Korupsi di negeri tercinta ini memang bukan kali pertama terjadi. Seolah korupsi menjadi sebuah permasalahan yang begitu sulit diselesaikan. Sebagaimana dilansir kompas.com, peneliti Indonesia Corruption Watch (ICW) Wana Alamsyah mengatakan, terdapat 169 kasus korupsi selama periode semester satu tahun 2020. Hal ini ia katakan berdasarkan pemantauan yang dilakukan ICW sejak 1 Januari hingga 30 Juni 2020. Dari 169 kasus korupsi yang disidik oleh penegak hukum, 139 kasus di antaranya merupakan kasus korupsi baru. Kemudian, ada 23 pengembangan kasus serta 23 operasi tangkap tangan (OTT). Tersangka yang ditetapkan ada 372 orang dengan nilai kerugian negara sebesar Rp 18,1 triliun.
Sehingga dari sini, dapat dilihat bahwa bukan hanya bentuk bansos berupa barang yang rawan penyimpangan atau adanya peluang untuk melakukan korupsi. Korupsi yang terjadi sejatinya tidak bisa dipisahkan dari sebuah sistem yang memposisikan manfaat berupa materi sebagai tujuan atas setiap aktifitas manusia. Yaitu sistem kapitalisme yang di topang oleh demokrasi. Sistem ini telah berhasil menjadikan orientasi manusia selalu tentang manfaat dan uang. Disamping itu demokrasi dengan pembiayaan politiknya yang mahal telah menjadi bibit tumbuh suburnya korupsi. Bagaimana tidak, jika seseorang yang ingin duduk di tampuk kepemimpinan atau terjun dalam perpolitikan diharuskan mengeluarkan biaya yang tidak sedikit. Akibatnya, peluang hadirnya pihak lain yang turut membiayai tak bisa dielakkan lagi. Baik dari partai ataupun pengusaha. Tak ayal, orientasi kepemimpinan berpeluang besar berubah. Dari yang awalnya pengurusan urusan rakyat menjadi mencari manfaat atau materi. Sehingga selama sistem ini masih dijadikan sistem dalam kehidupan manusia, maka selama itu juga korupsi akan terus ada dan bertambah subur.

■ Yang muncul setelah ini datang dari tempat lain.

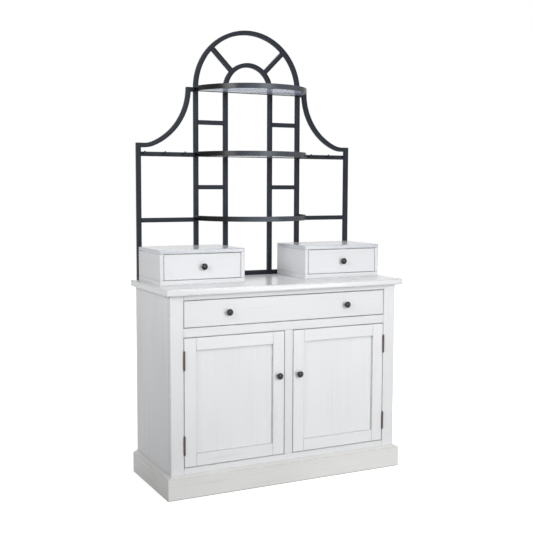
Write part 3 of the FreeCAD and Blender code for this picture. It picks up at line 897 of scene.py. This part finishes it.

Kondisi di atas sangat berbeda dengan penerapan sistem Islam. Sistem Islam menjadikan akidah Islam sebagai landasan kehidupan manusia. Negara yang menerapkan Islam akan membentuk ketakwaan individu dan masyarakat dengan aturan dan pengkondisian yang dilakukan oleh negara. Baik melalui pendidikan sampai media. Selain itu Islam memiliki mekanisme pemilihan pemimpin dengan biaya murah dan dengan kualifikasi yang jelas sesuai syari'at, yang berbeda dengan sistem hari ini. Karena hal tersebut maka muncul sosok-sosok pemimpin yang bukan hanya takut kepada hukuman manusia namun juga kepada Allah. Mereka menyadari betul bahwa amanah pengurusan urusan rakyat akan dipertanggung jawabkan di hadapan Allah. Selain itu juga ada sanksi tegas atas korupsi yang dilakukan para pemimpin atau orang yang memiliki amanah pengurusan urusan rakyat.